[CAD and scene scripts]

⁂

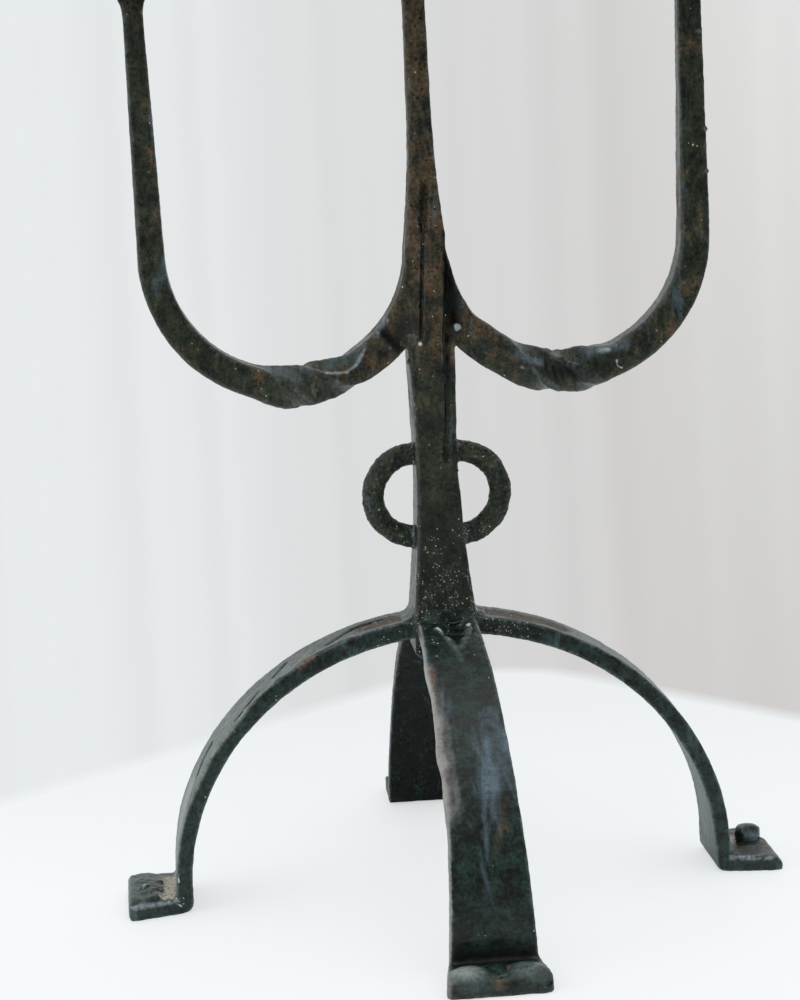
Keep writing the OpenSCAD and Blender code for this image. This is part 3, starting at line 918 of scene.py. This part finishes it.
legSkins = {
    "base": {
        "rust": 0.22, "sheen": 0.1, "pits": 0.6, "worn": 0.7, "dust": 0.8, "rough": 0.36,
        "gloss": 0.5, "grain": (1, 1, 0.8), "padWear": 1.3, "coat": "sea", "thin": 0.43,
        "relief": 0.7,
    },
    "left": {
        # a painted highlight on the faces turned to the left
        "side": 0.34, "sideTurn": (-0.3, -0.8), "sideColour": "coolHighlight", "fresh": 1.0,
        "rustAt": [([(-60, -5, 109)], 14, 0.08), ([(-20, 0, 124), (-34, 0, 120)], 12, 0.2)],
        "sandAt": [([(-127, 10, 8), (-128.5, -15, 7)], 6.5), ([(-131, -14, 7)], 5)],
        "dustAt": [([(-123.5, -17.7, 14)], 4, 0.15), ([(-124.5, -18.7, 7.5)], 5, 0.25)],
        "spotsAndGlints": [
            ([(-123.3, -17.7, 16.2), (-123, -17.7, 14.2)], 0.6, 0.9),
            ([(-125.6, -18.4, 8.4), (-124.6, -18.6, 7.2)], 0.6, 0.9),
            ([(-123.6, -19.7, 4.6), (-122.6, -19.5, 3.6)], 0.5, 0.8),
        ],
        # dark dirt and painted shade in the cracks and along the fold
        "shadeAndGrime": [
            ([(-70, 5, 104), (-76, -1.4, 100)], 1.0),
            ([(-105.2, 1.7, 70.3), (-111.8, -4.7, 59.3)], 2.6),
            ([(-111.8, -4.7, 59.3), (-117.1, -13.5, 47.3)], 1.2),
            ([(-83.4, -5, 94.3), (-94.5, -12.2, 84)], 0.9),
            ([(-27.5, 3.3, 121.1), (-40.1, 3.5, 117.8)], 2.0),
            ([(-40.1, 3.5, 117.8), (-52.1, -5, 113.4)], 1.5),
        ],
        "rubbedAndGlints": [([(-125, -20.5, 6.8), (-143, -25, 6.6)], 2.0, 0.9)],
        "painted": [
            # a painted highlight low on the outer face, which is turned to the light
            ([(-117, 0, 50), (-123.5, 0, 8)], 15, 0.55, "paleHighlight"),
            # the pad's own greener tone, and wear along its near edge
            ([(-136, -12, 8), (-136, 6, 8)], 14, 0.6, "sea"),
            ([(-126, -20.3, 6.9), (-142, -24.6, 6.7)], 2.2, 0.6, "worn"),
            # the lit edge along the arch
            ([(-23.2, -11.4, 122), (-48.4, -8.7, 115.2)], 1.5, 0.3, "side"),
            ([(-48.4, -8.7, 115.2), (-60.5, -8.8, 110)], 1.6, 0.45, "side"),
            ([(-60.5, -8.8, 110), (-75, -10, 100.6)], 1.6, 0.3, "side"),
            ([(-75, -10, 100.6), (-90.3, -13.4, 88.2)], 1.6, 0.4, "side"),
            ([(-90.3, -13.6, 88), (-105.5, -15, 70)], 2.2, 0.6, "paleHighlight"),
            ([(-105.5, -15, 70), (-117.5, -16.3, 47)], 2.0, 0.6, "paleHighlight"),
            ([(-59, -11, 110), (-65, -12, 106.5)], 2.8, 0.4, "blush"),
        ],
    },
    "right": {
        # a painted highlight on the faces turned to the left
        "side": 0.38, "sideTurn": (-0.3, -0.8), "sideColour": "coolHighlight",
        "rustAt": [([(135, 0, 8)], 22, 0.14), ([(20, 0, 123), (50, 0, 115)], 13, 0.25)],
        "sandAt": [([(128, 4, 7.5), (129, 9, 7.5)], 5)],
        "dustAt": [([(14, -11.2, 120), (28, -11.2, 117.5)], 10, 0.5)],
        "rubbedAndGlints": [([(124, -18.8, 6.8), (141, -21.4, 6.6)], 2.0, 0.9)],
        "painted": [
            ([(14, -11.2, 119), (40, -11.2, 114)], 7, 0.5, "black"),
            # a painted highlight low on the inner face, which faces the light
            ([(116.5, 3, 4), (116.5, 3, 26)], 15, 0.3, "coolHighlight"),
        ],
    },
    "front": {
        # a painted highlight on the faces turned to the left, and a painted blue sheen in streaks
        # down the front
        "side": 0.75, "sideTurn": (-0.35, -0.75), "sheen": 0.15, "sheenFrom": (42, 100),
        "streaks": (0.9, 0.2, 0.2), "thin": 0.46, "pits": 0.3, "dust": 0.3, "relief": 0.6,
        "sheenAt": [
            ([(4.5, -84, 94), (5.5, -99, 78)], 13, 0.09),
            ([(5.5, -99, 78), (2, -114, 55)], 9, 0.10),
            ([(-4, -74, 101), (-4, -104, 72)], 7, 0.11),
            ([(14, -92, 85), (15, -106, 70)], 5, 0.06),
        ],
        # painted glints on the hollow's lips and lumps
        "rubbedAndGlints": [([(-5.5, -24.8, 122), (-3.6, -28, 121.5)], 1.8, 1.0)],
        "spotsAndGlints": [
            ([(-5.2, -25.2, 122.6), (-3.8, -27.8, 122.2)], 1.2, 1.0),
            ([(5.4, -22.4, 123), (8.6, -22.6, 122.6)], 1.8, 1.0),
        ],
        # painted shade and dirt in the hollow, and painted shade across the leg's foot above the
        # pad
        "shadeAndGrime": [
            ([(3, -19, 122.5), (2.5, -28, 120.5)], 5.5),
            ([(-12, -125, 9), (14, -125, 9)], 5),
        ],
        "painted": [
            # painted highlights on the hollow's lips
            ([(-5.2, -25, 122.4), (-3.2, -28.5, 121.8)], 1.1, 0.9, "dust"),
            ([(-3.6, -28, 121.5), (0, -42, 117.4)], 2.2, 0.45, "coolHighlight"),
            ([(7.4, -28, 121.3), (2.5, -42, 117.4)], 2.2, 0.4, "coolHighlight"),
            ([(0.5, -42, 117.4), (1.5, -50, 114)], 2.4, 0.2, "coolHighlight"),
            # painted highlight on the pale left rim, which faces the light
            ([(-14, -30, 119), (-14, -54, 111)], 4.2, 0.75, "coolHighlight"),
            ([(-14.4, -52.8, 109.2), (-14.4, -78.6, 95.1)], 6.2, 0.95, "side"),
            ([(-14.4, -78.6, 95.1), (-14.4, -93.5, 81.6)], 6.2, 0.95, "side"),
            ([(-14.4, -93.5, 81.6), (-14.4, -106.2, 65)], 6.0, 0.9, "side"),
            ([(-14.4, -106.2, 65), (-14.4, -113, 49.5)], 5.0, 0.5, "coolHighlight"),
            ([(-12, -54.4, 112.2), (-12, -61.5, 108.8)], 2.8, 0.38, "blush"),
            ([(11, -106, 69), (4.1, -116.6, 48.7)], 2.6, 0.18, "earth"),
            # painted highlights on the pad's two lumps, and the ridge between them
            ([(-11, -139, 10)], 13, 0.9, "coolHighlight"),
            ([(-11.5, -139.5, 10)], 8, 0.9, "paleHighlight"),
            ([(13, -139, 10)], 12, 0.6, "coolHighlight"),
            ([(1, -136, 9), (0.5, -146, 5)], 5, 0.4, "earth"),
        ],
    },
    "back": {"sheen": 0.0, "rust": 0.05, "worn": 0.2, "dust": 0.0, "gloss": 0.2, "thin": 0.52},
}
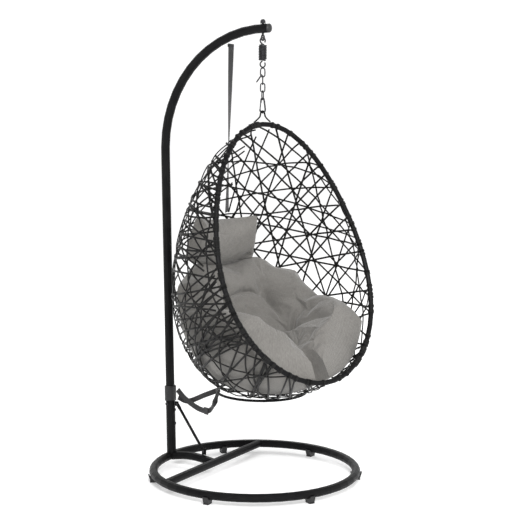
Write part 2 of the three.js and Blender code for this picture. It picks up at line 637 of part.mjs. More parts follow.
function addTether(stand) {
  const r = POST.lowerTube / 2 + GAP + 0.3;
  const band = new THREE.ExtrudeGeometry(disc(r + 2 * TETHER.thick, r), {
    depth: TETHER.wrapHigh - TETHER.wrapLow, bevelEnabled: false, curveSegments: 10,
  });
  const wrap = add(stand, 'tether_wrap', band, webbing());
  wrap.position.copy(postPoint(TETHER.wrapLow));
  wrap.rotation.x = -POST.lean * RAD;

  const end = basketToRow(v3(-112, HOOP.radius - 30, HOOP.z));
  const start = v3(-3, postY(338) - r - 2 * TETHER.thick - 7.5, 338);
  const upper = smooth([
    start.clone().add(v3(0, 0, 18)), v3(-14, 372, 322), v3(-34, 290, 292), v3(-52, 222, 292),
    v3(-62, 186, 330), end.clone().add(v3(0, 14, -24)),
  ]);
  const lower = smooth([
    start.clone().add(v3(6, 0, -18)), v3(5, 366, 308), v3(-14, 262, 354), end.clone().add(v3(20, 16, -16)),
  ]);
  const upright = () => v3(0.25, 0, 1);
  add(stand, 'tether_strap_upper', ribbon(upper, upright, TETHER.width, TETHER.thick, 24), webbing());
  add(stand, 'tether_strap_lower', ribbon(lower, upright, TETHER.width, TETHER.thick, 16), webbing());
  const buckle = add(stand, 'tether_buckle', new THREE.BoxGeometry(4, 26, 32), plastic());
  buckle.position.copy(upper.getPointAt(0.66)).add(v3(-9, -3, 1));
  buckle.rotation.z = -0.3;
}

// ---------------------------------------------------------------- assembly
const group = new THREE.Group();
const stand = new THREE.Group();
const hanging = new THREE.Group();
const basket = new THREE.Group();
basket.position.y = HOOK_Y;
basket.rotation.z = BASKET.turn * RAD;
group.add(stand, hanging, basket);

addFloorRing(stand);
addFeet(stand);
addFloorBars(stand);
addPost(stand);
addBrace(stand);
addPostBolts(stand);
addEyeBolt(stand);
addStraps(stand);
addTether(stand);
addSpring(hanging);
addChain(hanging);
addSnapHook(hanging);
addBasketFrame(basket);
addHangingLoop(basket);
addWeave(basket);
addSeatCushion(basket);
addHeadPillow(basket);

// The row's origin is on the floor, under the middle of the whole object's box.
const middle = new THREE.Box3().setFromObject(group, true).getCenter(v3(0, 0, 0));
group.position.set(-middle.x, -middle.y, 0);
export default group;
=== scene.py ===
"""The looks of a hanging egg chair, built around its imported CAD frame."""
import math

import bpy
import numpy as np
from mathutils import Matrix, Vector
from mathutils.bvhtree import BVHTree


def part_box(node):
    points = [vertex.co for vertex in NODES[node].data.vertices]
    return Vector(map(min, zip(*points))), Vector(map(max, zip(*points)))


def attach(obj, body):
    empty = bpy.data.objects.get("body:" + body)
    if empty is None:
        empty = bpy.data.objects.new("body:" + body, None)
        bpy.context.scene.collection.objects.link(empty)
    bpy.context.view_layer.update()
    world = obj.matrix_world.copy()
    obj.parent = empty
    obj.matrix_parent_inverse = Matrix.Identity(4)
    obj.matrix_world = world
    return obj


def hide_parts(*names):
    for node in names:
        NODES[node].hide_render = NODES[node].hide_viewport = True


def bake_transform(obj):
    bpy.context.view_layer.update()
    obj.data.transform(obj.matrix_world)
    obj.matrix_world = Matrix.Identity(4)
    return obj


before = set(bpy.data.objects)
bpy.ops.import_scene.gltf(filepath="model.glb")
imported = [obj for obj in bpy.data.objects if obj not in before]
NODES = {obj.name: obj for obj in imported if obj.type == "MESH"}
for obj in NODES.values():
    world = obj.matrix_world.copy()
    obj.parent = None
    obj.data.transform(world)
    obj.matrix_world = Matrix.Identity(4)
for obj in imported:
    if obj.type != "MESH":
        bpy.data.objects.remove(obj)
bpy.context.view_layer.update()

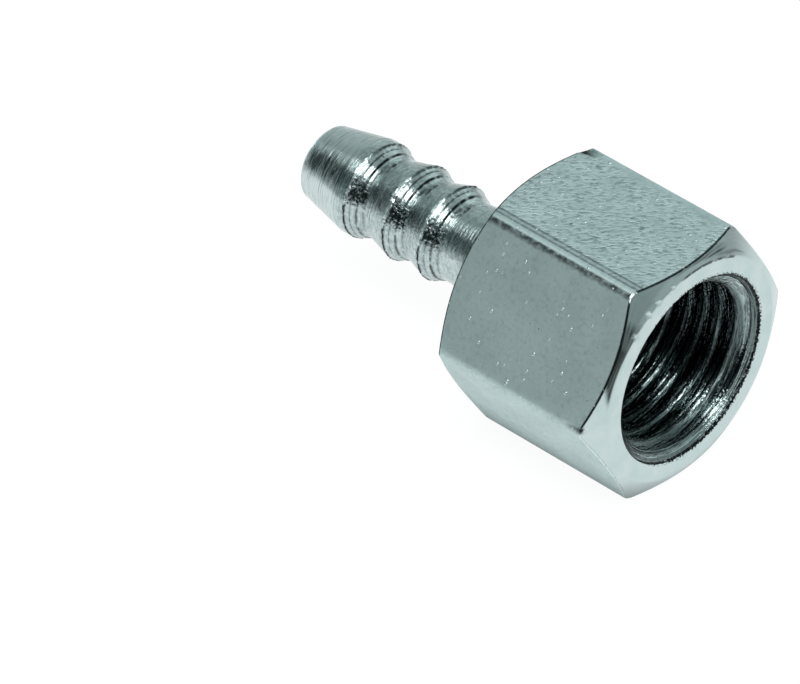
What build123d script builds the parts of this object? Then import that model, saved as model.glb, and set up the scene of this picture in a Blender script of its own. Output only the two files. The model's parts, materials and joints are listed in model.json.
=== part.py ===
from build123d import *
import os
from math import cos, pi, radians, tan

# Hose barb tail with a threaded port, turned in one piece from hexagon bar.
# The axis is X. The port opens towards +X, and its front face is at x = 0.
# The tail points towards -X, and two flats of the hexagon face up and down.
# Sizes are in millimetres and angles in degrees. Diameters end in _dia.

# Hexagon that the spanner grips
across_flats = 17.0
bar_corner_radius = 0.9
hexagon_length = 14.0
end_ring_dia = 16.0
end_chamfer_angle = 30.0

# Port, for a 1/4 inch pipe thread: its wall is left at the thread's inner diameter
thread_bore_dia = 11.44
countersink_dia = 13.54
countersink_angle = 90.0
port_depth = 11.0
drill_point_angle = 118.0

# Passage through the tail
passage_dia = 4.0
passage_chamfer = 0.2

# Stem that the tail stands on
tail_length = 18.0
stem_dia = 6.3
stem_fillet = 2.0

# Barbs for a hose of 6 mm bore, and how far behind the hexagon each sharp edge stands
barb_edge_dia = 6.9
barb_root_dia = 5.7
inner_barb_edge = 6.7
middle_barb_edge = 9.8
nose_barb_edge = 13.3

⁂

TASK GOAL:
From the listing above, output exactly the run of lines that starts with the line containing "whole object's box." and ends with the line containing "if empty is".

WRITTEN ANSWER:
// The row's origin is on the floor, under the middle of the whole object's box.
const middle = new THREE.Box3().setFromObject(group, true).getCenter(v3(0, 0, 0));
group.position.set(-middle.x, -middle.y, 0);
export default group;
=== scene.py ===
"""The looks of a hanging egg chair, built around its imported CAD frame."""
import math

import bpy
import numpy as np
from mathutils import Matrix, Vector
from mathutils.bvhtree import BVHTree


def part_box(node):
    points = [vertex.co for vertex in NODES[node].data.vertices]
    return Vector(map(min, zip(*points))), Vector(map(max, zip(*points)))


def attach(obj, body):
    empty = bpy.data.objects.get("body:" + body)
    if empty is None:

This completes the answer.